Place: 216 Hart Senate Office Building

Presiding: Senator Lugar

Senator Lugar’s Opening Statement

Senator Biden’s Opening Statement Witnesses:

Panel 1

The Honorable James R. Schlesinger

Senior Advisor

Lehman Brothers

Washington, DC

The Honorable Samuel R. Berger

Chairman

Stonebridge International, LLC

Washington, DC

Panel 2

The Honorable Richard N. Perle

Senior Fellow

American Enterprise Institute

Washington, DC

Dr. Toby Dodge

International Institute for Strategic Studies

Consulting Senior Fellow for the Middle East

London, England

Dr. Juan Cole

Professor of Modern Middle Eastern History

University of Michigan

Ann Arbor, Michigan.

My own prepared remarks are posted in pdf format to the Senate web site.

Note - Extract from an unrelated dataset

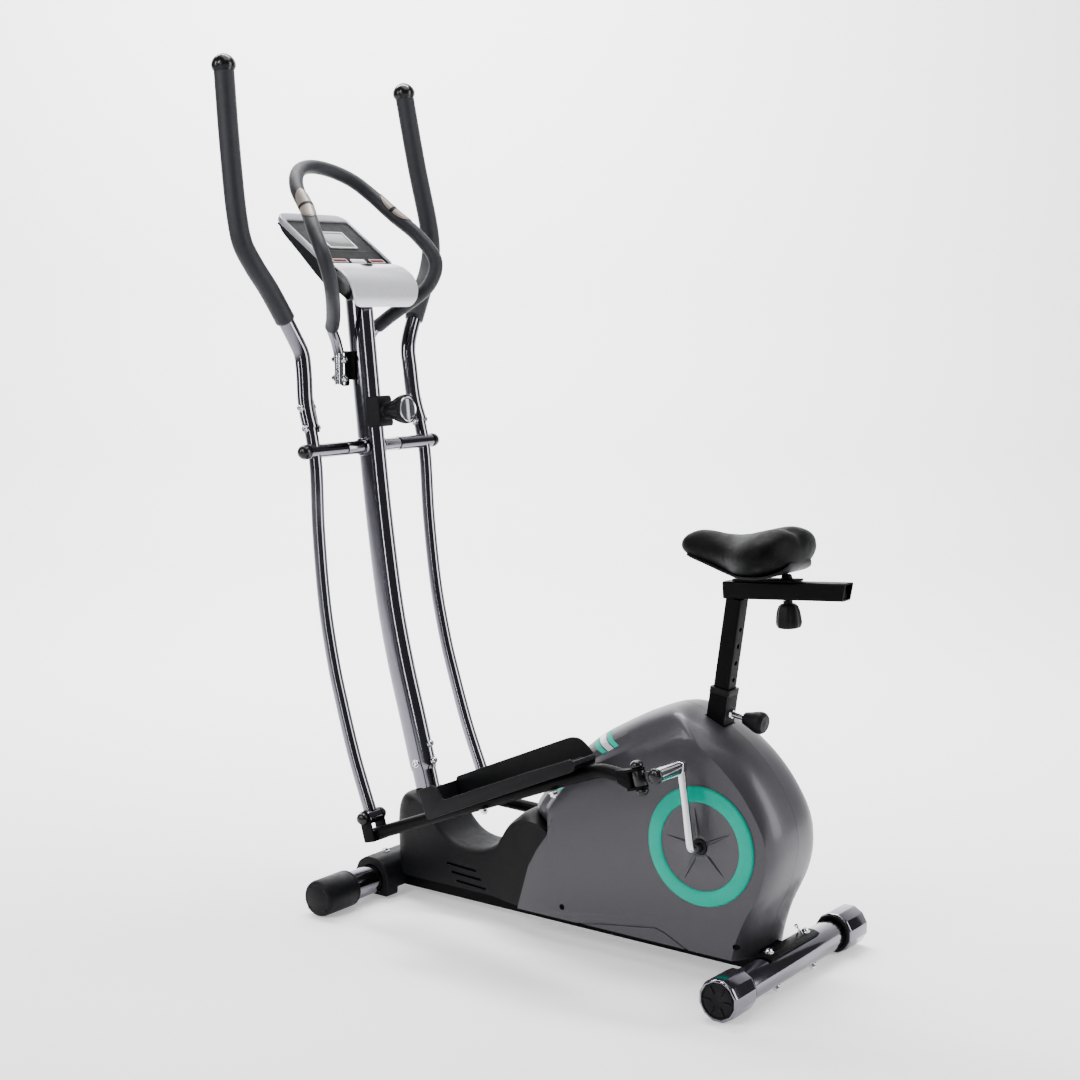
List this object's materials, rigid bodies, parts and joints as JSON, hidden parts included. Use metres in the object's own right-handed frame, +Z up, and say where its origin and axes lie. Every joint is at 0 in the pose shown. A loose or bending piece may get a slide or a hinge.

One aspect of the bad news at this and another hearing was covered by the Atlanta Journal-Constitution (i.e. it is on the ball)– which is the wide agreement that the US is stuck in Iraq militarily for at least 5 years, and can’t expect really substantial help from allies. I personally thing it is even worse than that. I have said I think this generation of young Americans will be the Iraq generation.

AP in its coverage focused on the questions raised about US military troop levels and whether the Bush administration can still get Iraq right, as well as whether the June 30 turn-over of sovereignty is realistic. (I say, why not? It is a publicity stunt anyway, and the papers can be signed; the Iraqis say they want them signed.)